**WHAT IS NEEDED**
Your task is to copy a single run of lines that starts at the line with "len(path), PALE, sides=5)" and stops at the line with "if empty is", keeping both ends. Copy nothing else.

**INFORMATION SHOWN**
——————

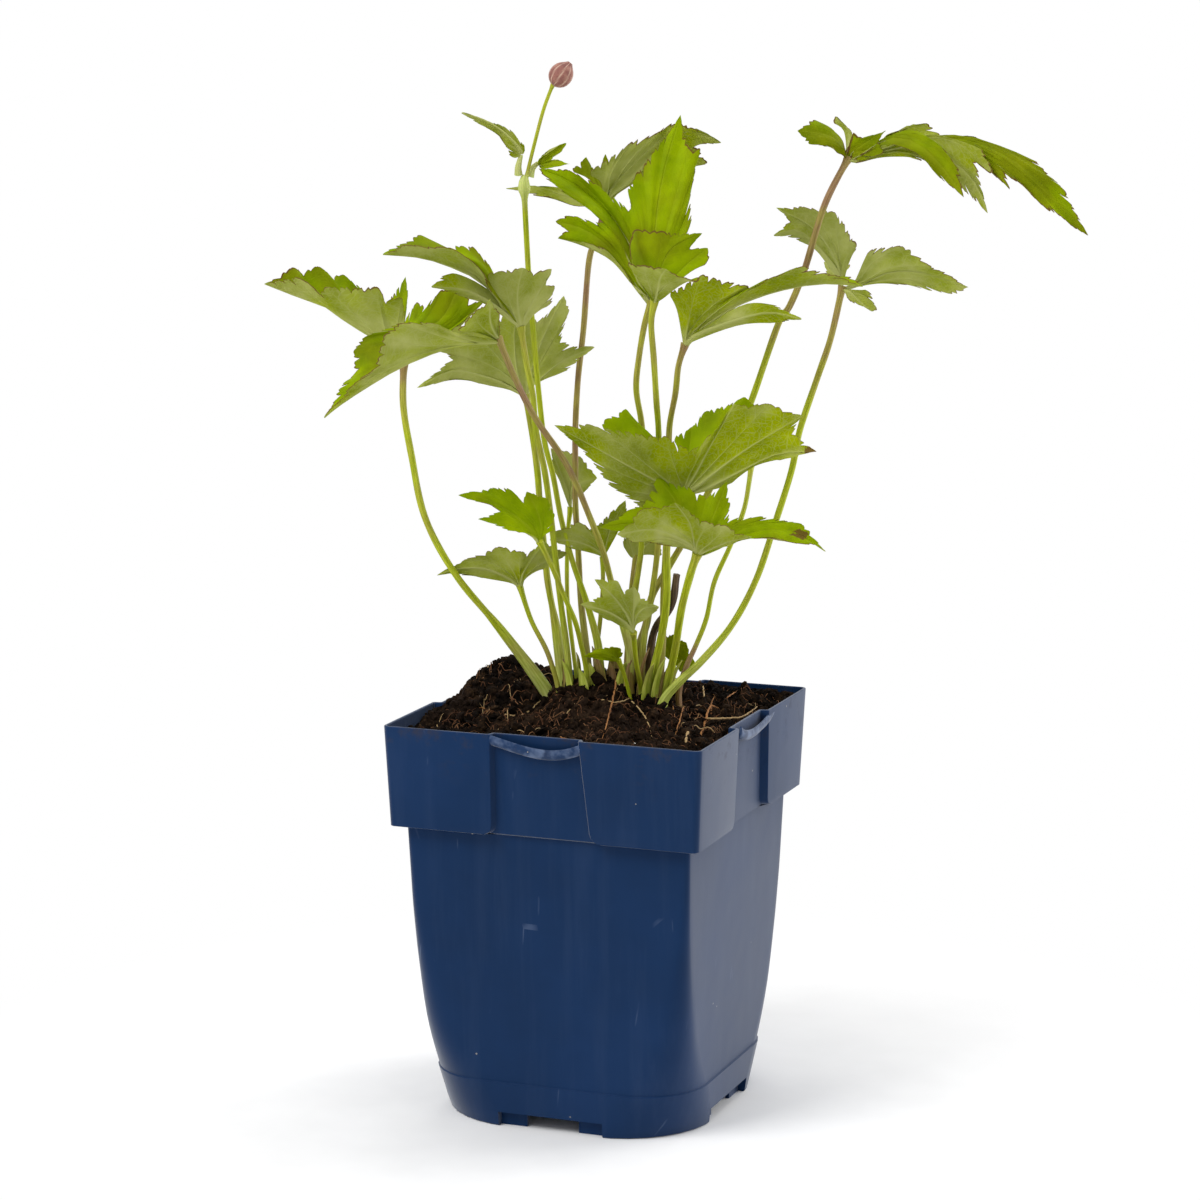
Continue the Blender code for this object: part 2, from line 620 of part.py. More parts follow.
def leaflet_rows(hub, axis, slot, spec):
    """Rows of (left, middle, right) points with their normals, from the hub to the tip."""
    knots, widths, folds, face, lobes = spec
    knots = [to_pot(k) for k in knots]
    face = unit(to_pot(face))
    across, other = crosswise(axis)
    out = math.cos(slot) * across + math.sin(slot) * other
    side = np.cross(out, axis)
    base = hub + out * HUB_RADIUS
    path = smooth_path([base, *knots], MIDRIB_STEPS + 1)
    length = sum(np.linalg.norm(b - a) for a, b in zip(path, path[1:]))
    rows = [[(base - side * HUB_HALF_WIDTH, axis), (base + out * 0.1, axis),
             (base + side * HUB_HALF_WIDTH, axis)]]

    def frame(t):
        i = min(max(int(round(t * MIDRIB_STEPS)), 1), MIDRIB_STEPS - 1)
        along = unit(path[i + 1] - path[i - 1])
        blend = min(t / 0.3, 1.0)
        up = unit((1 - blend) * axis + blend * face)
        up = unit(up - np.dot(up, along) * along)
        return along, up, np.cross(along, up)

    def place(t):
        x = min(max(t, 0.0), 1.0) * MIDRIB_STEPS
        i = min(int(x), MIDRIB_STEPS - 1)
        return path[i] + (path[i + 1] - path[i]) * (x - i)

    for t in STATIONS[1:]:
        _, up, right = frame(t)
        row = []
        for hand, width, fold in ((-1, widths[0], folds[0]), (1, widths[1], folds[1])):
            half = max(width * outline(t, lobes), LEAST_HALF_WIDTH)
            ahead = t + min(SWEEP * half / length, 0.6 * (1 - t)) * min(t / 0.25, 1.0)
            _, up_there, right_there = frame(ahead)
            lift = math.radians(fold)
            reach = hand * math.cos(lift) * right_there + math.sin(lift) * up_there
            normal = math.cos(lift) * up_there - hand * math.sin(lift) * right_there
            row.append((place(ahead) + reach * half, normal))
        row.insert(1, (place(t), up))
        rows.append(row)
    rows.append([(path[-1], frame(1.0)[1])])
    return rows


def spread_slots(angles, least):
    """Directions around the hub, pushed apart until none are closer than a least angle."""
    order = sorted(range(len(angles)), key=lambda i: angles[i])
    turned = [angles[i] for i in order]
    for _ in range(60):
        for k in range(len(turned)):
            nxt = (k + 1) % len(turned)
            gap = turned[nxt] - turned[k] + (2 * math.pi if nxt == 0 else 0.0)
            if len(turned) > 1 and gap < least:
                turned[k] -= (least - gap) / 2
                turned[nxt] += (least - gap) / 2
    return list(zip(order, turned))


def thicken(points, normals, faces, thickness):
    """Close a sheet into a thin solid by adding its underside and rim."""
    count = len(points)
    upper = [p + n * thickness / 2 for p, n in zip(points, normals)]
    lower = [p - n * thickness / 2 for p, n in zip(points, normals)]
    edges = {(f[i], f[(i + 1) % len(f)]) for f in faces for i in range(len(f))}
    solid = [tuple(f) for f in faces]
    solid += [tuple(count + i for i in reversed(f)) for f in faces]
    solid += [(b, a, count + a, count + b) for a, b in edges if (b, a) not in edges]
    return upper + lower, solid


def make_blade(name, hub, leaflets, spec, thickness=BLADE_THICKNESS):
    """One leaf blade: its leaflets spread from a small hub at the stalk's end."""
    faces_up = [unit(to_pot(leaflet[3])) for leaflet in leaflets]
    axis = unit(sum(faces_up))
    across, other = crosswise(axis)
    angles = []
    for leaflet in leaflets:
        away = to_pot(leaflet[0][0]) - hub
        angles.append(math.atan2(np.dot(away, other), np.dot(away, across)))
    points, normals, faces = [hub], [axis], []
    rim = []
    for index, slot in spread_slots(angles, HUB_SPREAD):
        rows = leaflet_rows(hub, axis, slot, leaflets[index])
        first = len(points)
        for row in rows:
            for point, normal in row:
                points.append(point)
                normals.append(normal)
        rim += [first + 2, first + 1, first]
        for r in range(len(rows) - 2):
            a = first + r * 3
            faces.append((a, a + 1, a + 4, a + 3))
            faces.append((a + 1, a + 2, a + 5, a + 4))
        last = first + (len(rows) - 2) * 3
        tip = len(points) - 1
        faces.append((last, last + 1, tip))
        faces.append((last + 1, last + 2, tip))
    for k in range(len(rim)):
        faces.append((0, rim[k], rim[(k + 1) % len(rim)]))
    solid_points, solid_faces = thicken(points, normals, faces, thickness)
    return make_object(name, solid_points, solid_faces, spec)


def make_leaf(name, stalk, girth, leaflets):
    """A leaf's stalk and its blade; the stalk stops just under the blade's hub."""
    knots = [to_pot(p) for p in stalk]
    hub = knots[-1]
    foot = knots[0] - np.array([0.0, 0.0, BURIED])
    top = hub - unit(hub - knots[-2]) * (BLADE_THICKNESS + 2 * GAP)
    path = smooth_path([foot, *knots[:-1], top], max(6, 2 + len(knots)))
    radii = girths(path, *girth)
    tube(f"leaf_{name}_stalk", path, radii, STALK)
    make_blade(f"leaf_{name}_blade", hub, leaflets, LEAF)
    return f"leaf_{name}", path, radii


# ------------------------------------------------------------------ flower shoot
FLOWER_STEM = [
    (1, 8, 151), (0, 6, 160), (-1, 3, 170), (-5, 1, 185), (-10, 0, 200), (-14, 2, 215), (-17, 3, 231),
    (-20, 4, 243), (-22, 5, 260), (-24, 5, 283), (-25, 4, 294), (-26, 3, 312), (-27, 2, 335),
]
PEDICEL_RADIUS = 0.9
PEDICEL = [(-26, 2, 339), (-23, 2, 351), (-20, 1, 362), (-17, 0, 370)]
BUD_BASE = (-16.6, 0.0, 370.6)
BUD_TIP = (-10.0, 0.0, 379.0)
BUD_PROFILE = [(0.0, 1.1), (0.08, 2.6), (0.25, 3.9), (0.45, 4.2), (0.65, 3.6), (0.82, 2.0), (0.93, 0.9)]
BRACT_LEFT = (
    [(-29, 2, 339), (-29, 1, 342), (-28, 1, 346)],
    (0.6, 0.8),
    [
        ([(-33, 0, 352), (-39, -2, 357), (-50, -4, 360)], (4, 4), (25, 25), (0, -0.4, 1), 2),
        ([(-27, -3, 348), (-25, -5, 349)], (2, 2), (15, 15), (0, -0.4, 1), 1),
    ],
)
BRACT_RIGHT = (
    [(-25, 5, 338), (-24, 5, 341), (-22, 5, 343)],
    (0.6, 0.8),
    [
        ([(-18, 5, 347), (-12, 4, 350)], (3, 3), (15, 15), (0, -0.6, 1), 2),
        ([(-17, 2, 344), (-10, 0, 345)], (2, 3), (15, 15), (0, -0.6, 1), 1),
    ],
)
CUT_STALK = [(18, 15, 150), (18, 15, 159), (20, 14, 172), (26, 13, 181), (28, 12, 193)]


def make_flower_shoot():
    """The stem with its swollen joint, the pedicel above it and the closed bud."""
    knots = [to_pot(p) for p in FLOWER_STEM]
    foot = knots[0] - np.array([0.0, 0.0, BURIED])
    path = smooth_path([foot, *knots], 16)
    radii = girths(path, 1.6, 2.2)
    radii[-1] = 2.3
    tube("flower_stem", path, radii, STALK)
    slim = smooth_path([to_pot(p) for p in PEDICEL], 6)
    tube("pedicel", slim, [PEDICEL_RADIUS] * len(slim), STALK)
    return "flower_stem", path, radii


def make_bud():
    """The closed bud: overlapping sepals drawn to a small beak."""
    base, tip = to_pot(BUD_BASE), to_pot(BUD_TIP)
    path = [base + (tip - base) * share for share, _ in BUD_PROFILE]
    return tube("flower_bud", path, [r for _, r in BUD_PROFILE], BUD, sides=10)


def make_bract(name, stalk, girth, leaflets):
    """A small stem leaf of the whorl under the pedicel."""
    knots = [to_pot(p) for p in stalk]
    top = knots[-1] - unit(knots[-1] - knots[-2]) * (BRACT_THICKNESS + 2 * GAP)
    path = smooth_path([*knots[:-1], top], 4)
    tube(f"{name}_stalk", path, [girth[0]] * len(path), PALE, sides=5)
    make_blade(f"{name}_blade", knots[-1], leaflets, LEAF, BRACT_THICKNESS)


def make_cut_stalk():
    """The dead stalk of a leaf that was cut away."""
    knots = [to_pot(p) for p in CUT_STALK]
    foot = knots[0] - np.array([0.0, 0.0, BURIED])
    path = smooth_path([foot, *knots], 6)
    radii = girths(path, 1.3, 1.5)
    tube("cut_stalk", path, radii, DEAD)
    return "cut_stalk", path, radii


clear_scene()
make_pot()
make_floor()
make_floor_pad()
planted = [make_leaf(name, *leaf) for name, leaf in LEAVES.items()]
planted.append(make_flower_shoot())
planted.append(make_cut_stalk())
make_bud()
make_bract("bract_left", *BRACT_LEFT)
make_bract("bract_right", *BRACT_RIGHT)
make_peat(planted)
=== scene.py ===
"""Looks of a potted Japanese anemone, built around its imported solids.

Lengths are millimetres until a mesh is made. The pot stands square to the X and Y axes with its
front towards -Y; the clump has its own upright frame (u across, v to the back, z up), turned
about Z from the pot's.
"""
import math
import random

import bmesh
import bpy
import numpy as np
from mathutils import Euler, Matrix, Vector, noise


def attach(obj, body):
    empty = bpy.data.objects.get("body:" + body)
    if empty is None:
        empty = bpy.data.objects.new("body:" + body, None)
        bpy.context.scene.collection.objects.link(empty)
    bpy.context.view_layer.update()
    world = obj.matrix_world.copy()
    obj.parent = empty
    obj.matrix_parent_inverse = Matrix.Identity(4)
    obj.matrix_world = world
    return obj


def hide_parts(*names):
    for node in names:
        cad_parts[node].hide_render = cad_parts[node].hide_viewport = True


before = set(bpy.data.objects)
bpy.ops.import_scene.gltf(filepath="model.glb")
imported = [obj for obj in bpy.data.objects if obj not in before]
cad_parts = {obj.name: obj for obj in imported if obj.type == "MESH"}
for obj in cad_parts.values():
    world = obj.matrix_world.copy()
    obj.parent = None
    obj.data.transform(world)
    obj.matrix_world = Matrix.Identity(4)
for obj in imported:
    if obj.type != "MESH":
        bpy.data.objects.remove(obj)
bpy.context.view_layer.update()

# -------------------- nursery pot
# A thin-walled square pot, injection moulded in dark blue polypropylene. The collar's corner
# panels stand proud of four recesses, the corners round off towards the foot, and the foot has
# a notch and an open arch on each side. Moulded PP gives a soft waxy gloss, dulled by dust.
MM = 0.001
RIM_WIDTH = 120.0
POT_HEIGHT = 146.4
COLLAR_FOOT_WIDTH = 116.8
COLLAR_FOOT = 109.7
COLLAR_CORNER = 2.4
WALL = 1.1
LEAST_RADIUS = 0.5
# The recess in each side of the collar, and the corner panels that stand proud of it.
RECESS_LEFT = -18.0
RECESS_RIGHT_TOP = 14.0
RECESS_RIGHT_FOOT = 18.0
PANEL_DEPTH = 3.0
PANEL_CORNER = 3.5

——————

**ANSWER FOR THIS EXERCISE**
    tube(f"{name}_stalk", path, [girth[0]] * len(path), PALE, sides=5)
    make_blade(f"{name}_blade", knots[-1], leaflets, LEAF, BRACT_THICKNESS)


def make_cut_stalk():
    """The dead stalk of a leaf that was cut away."""
    knots = [to_pot(p) for p in CUT_STALK]
    foot = knots[0] - np.array([0.0, 0.0, BURIED])
    path = smooth_path([foot, *knots], 6)
    radii = girths(path, 1.3, 1.5)
    tube("cut_stalk", path, radii, DEAD)
    return "cut_stalk", path, radii


clear_scene()
make_pot()
make_floor()
make_floor_pad()
planted = [make_leaf(name, *leaf) for name, leaf in LEAVES.items()]
planted.append(make_flower_shoot())
planted.append(make_cut_stalk())
make_bud()
make_bract("bract_left", *BRACT_LEFT)
make_bract("bract_right", *BRACT_RIGHT)
make_peat(planted)
=== scene.py ===
"""Looks of a potted Japanese anemone, built around its imported solids.

Lengths are millimetres until a mesh is made. The pot stands square to the X and Y axes with its
front towards -Y; the clump has its own upright frame (u across, v to the back, z up), turned
about Z from the pot's.
"""
import math
import random

import bmesh
import bpy
import numpy as np
from mathutils import Euler, Matrix, Vector, noise


def attach(obj, body):
    empty = bpy.data.objects.get("body:" + body)
    if empty is None:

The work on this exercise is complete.